- What to produce: Output the lines that follow exactly as they are.

** Begin **

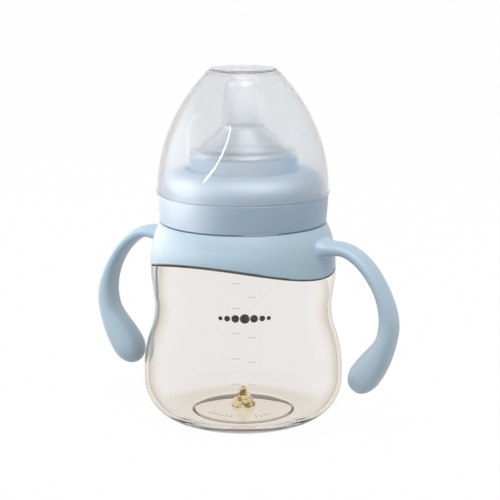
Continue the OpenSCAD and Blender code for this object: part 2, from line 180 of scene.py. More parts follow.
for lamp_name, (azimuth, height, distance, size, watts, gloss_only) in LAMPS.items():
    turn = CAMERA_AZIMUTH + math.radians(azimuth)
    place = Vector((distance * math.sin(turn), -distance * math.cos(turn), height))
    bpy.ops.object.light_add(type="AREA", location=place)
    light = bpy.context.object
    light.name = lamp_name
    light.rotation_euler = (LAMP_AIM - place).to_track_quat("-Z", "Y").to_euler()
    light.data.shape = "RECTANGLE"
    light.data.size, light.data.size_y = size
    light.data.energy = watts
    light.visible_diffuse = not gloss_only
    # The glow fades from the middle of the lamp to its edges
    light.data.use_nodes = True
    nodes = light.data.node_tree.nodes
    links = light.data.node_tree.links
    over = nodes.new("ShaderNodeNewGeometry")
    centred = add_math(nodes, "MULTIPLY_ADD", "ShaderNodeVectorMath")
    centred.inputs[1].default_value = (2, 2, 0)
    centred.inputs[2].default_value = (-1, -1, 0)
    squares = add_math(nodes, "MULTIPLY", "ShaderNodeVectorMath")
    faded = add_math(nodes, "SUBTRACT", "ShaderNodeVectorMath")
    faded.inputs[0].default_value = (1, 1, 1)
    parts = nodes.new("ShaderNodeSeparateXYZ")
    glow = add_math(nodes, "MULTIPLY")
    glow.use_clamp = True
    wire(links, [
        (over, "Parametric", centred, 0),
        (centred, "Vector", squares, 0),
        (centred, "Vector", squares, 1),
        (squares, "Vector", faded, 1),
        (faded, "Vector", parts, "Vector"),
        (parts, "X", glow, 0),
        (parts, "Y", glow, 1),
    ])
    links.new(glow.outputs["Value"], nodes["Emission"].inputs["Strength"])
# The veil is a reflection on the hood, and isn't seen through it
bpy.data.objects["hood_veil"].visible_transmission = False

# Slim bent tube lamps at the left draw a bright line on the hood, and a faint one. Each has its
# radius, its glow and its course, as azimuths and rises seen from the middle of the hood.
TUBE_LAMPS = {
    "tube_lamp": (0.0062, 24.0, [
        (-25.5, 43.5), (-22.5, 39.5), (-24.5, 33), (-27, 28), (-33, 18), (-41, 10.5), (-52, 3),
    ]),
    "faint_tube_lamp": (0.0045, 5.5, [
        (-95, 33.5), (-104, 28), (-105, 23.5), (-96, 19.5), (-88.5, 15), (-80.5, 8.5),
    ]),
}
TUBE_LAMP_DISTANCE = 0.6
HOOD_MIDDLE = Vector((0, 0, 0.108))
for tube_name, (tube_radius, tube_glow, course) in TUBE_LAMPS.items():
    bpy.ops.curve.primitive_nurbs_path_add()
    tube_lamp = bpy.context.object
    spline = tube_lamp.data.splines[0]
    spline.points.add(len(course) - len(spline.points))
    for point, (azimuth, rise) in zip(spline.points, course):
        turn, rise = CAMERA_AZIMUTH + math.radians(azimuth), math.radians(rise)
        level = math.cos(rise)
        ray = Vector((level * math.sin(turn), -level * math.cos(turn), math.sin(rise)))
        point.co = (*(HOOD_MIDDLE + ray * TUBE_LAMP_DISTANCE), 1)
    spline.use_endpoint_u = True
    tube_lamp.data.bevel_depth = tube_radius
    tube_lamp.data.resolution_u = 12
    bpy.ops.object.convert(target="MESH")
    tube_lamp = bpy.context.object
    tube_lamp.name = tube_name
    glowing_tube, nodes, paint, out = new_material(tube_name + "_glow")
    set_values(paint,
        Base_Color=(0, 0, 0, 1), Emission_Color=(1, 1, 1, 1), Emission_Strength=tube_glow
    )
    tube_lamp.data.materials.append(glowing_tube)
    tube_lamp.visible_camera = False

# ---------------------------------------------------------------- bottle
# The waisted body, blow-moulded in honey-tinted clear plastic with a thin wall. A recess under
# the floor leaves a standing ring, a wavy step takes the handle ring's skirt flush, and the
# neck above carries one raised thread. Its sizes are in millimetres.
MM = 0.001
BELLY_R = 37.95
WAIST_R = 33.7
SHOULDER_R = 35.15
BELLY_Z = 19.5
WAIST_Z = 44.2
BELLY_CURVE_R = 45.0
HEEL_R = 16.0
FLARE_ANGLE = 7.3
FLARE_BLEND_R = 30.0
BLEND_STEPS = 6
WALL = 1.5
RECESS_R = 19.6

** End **

- Exercise solution:
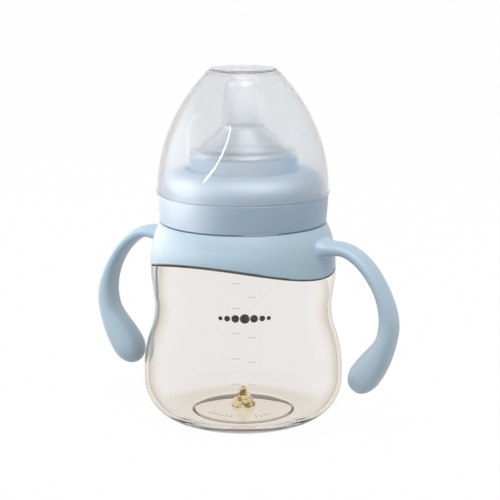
Continue the OpenSCAD and Blender code for this object: part 2, from line 180 of scene.py. More parts follow.
for lamp_name, (azimuth, height, distance, size, watts, gloss_only) in LAMPS.items():
    turn = CAMERA_AZIMUTH + math.radians(azimuth)
    place = Vector((distance * math.sin(turn), -distance * math.cos(turn), height))
    bpy.ops.object.light_add(type="AREA", location=place)
    light = bpy.context.object
    light.name = lamp_name
    light.rotation_euler = (LAMP_AIM - place).to_track_quat("-Z", "Y").to_euler()
    light.data.shape = "RECTANGLE"
    light.data.size, light.data.size_y = size
    light.data.energy = watts
    light.visible_diffuse = not gloss_only
    # The glow fades from the middle of the lamp to its edges
    light.data.use_nodes = True
    nodes = light.data.node_tree.nodes
    links = light.data.node_tree.links
    over = nodes.new("ShaderNodeNewGeometry")
    centred = add_math(nodes, "MULTIPLY_ADD", "ShaderNodeVectorMath")
    centred.inputs[1].default_value = (2, 2, 0)
    centred.inputs[2].default_value = (-1, -1, 0)
    squares = add_math(nodes, "MULTIPLY", "ShaderNodeVectorMath")
    faded = add_math(nodes, "SUBTRACT", "ShaderNodeVectorMath")
    faded.inputs[0].default_value = (1, 1, 1)
    parts = nodes.new("ShaderNodeSeparateXYZ")
    glow = add_math(nodes, "MULTIPLY")
    glow.use_clamp = True
    wire(links, [
        (over, "Parametric", centred, 0),
        (centred, "Vector", squares, 0),
        (centred, "Vector", squares, 1),
        (squares, "Vector", faded, 1),
        (faded, "Vector", parts, "Vector"),
        (parts, "X", glow, 0),
        (parts, "Y", glow, 1),
    ])
    links.new(glow.outputs["Value"], nodes["Emission"].inputs["Strength"])
# The veil is a reflection on the hood, and isn't seen through it
bpy.data.objects["hood_veil"].visible_transmission = False

# Slim bent tube lamps at the left draw a bright line on the hood, and a faint one. Each has its
# radius, its glow and its course, as azimuths and rises seen from the middle of the hood.
TUBE_LAMPS = {
    "tube_lamp": (0.0062, 24.0, [
        (-25.5, 43.5), (-22.5, 39.5), (-24.5, 33), (-27, 28), (-33, 18), (-41, 10.5), (-52, 3),
    ]),
    "faint_tube_lamp": (0.0045, 5.5, [
        (-95, 33.5), (-104, 28), (-105, 23.5), (-96, 19.5), (-88.5, 15), (-80.5, 8.5),
    ]),
}
TUBE_LAMP_DISTANCE = 0.6
HOOD_MIDDLE = Vector((0, 0, 0.108))
for tube_name, (tube_radius, tube_glow, course) in TUBE_LAMPS.items():
    bpy.ops.curve.primitive_nurbs_path_add()
    tube_lamp = bpy.context.object
    spline = tube_lamp.data.splines[0]
    spline.points.add(len(course) - len(spline.points))
    for point, (azimuth, rise) in zip(spline.points, course):
        turn, rise = CAMERA_AZIMUTH + math.radians(azimuth), math.radians(rise)
        level = math.cos(rise)
        ray = Vector((level * math.sin(turn), -level * math.cos(turn), math.sin(rise)))
        point.co = (*(HOOD_MIDDLE + ray * TUBE_LAMP_DISTANCE), 1)
    spline.use_endpoint_u = True
    tube_lamp.data.bevel_depth = tube_radius
    tube_lamp.data.resolution_u = 12
    bpy.ops.object.convert(target="MESH")
    tube_lamp = bpy.context.object
    tube_lamp.name = tube_name
    glowing_tube, nodes, paint, out = new_material(tube_name + "_glow")
    set_values(paint,
        Base_Color=(0, 0, 0, 1), Emission_Color=(1, 1, 1, 1), Emission_Strength=tube_glow
    )
    tube_lamp.data.materials.append(glowing_tube)
    tube_lamp.visible_camera = False

# ---------------------------------------------------------------- bottle
# The waisted body, blow-moulded in honey-tinted clear plastic with a thin wall. A recess under
# the floor leaves a standing ring, a wavy step takes the handle ring's skirt flush, and the
# neck above carries one raised thread. Its sizes are in millimetres.
MM = 0.001
BELLY_R = 37.95
WAIST_R = 33.7
SHOULDER_R = 35.15
BELLY_Z = 19.5
WAIST_Z = 44.2
BELLY_CURVE_R = 45.0
HEEL_R = 16.0
FLARE_ANGLE = 7.3
FLARE_BLEND_R = 30.0
BLEND_STEPS = 6
WALL = 1.5
RECESS_R = 19.6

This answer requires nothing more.